During this time he also worked in town on odd jobs, but if he told anyone of his own painting, we have no record of it. Fortunately, though, we have a letter from an unexpected visitor to Banvard's barn. Lieutenant Selin Woodworth had grown up a few houses away from Banvard and hadn't seen him in sixteen years, and he could hardly pass by in the vast frontier without saying hello. When he showed up unannounced at the barn, he was amazed by what maturity had wrought in his childhood friend:
I called at the artist's studio, an immense wooden building .... The artist himself, in his working cap and blouse, pallet and pencil in hand, came to the door to admit us .... Within the studio, all seemed chaos and confusion, but the life-like and natural appearance of a portion of his great picture, displayed on one of the walls in a yet unfinished state .... A portion of this canvas was wound upon a upright roller, or drum, standing on one end of the building, and as the artist completes his painting he thus disposes of it.
Any description of this gigantic undertaking ... would convey but a faint idea of what it will be when completed. The remarkable truthfulness of the minutest objects upon the shores of the rivers, independent of the masterly, and artistical execution of the work will make it the most valuable historical painting in the world, and unequaled for magnitude and variety of interest, by any work that has been heard of since the art of painting was discovered.
This was the creation that Banvard was ready to unveil to the world.

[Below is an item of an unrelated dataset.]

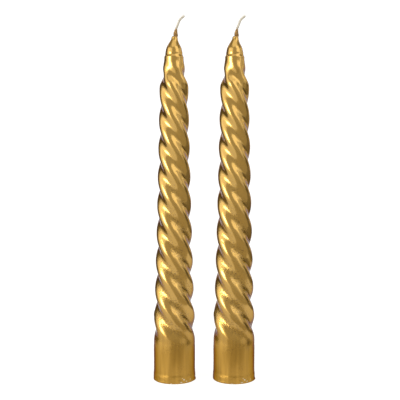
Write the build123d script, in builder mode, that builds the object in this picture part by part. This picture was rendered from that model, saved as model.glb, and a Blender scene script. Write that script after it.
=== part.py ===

Banvard approached his opening day with the highest of hopes. Residents reading the Louisville Morning Courier discovered on June 29, 1846, that their
local painter had rented out a hall to show off his work: "Banvard's Grand Moving Panorama of the Mississippi will open at the Apollo Rooms, on Monday Evening, June 29, 1846, and continue every evening till Saturday, July 4." A review in the same paper declared, "The great three-mile painting is destined to be one of the most celebrated paintings of the age." Little did the writer of this review know how true this first glimpse was to prove: for while it was to be the most celebrated painting of the age, it did not last for the ages.
Opening night certainly proved to be inauspicious. Banvard paced around his exhibition hall, waiting for the crowds and the fifty-cent admission fees to come pouring in. Darkness slowly fell, and a rain settled in. The panorama stood upon the lighted stage, fully wound and awaiting the first turn of the crank. And as the sun set and rain drummed on the roof, John Banvard waited and waited.
Not a single person showed up.
It was a humiliating debut, and it should have been enough to make him pack up and leave. But the next day saw John Banvard move from being a genius of artistry to a genius of promotion. He spent the morning of the 30th working the Louisville docks, chatting to steamboat crews with the assured air of one who'd navigated the river many times himself. Moving from boat to boat, he passed out free tickets to a special afternoon matinee.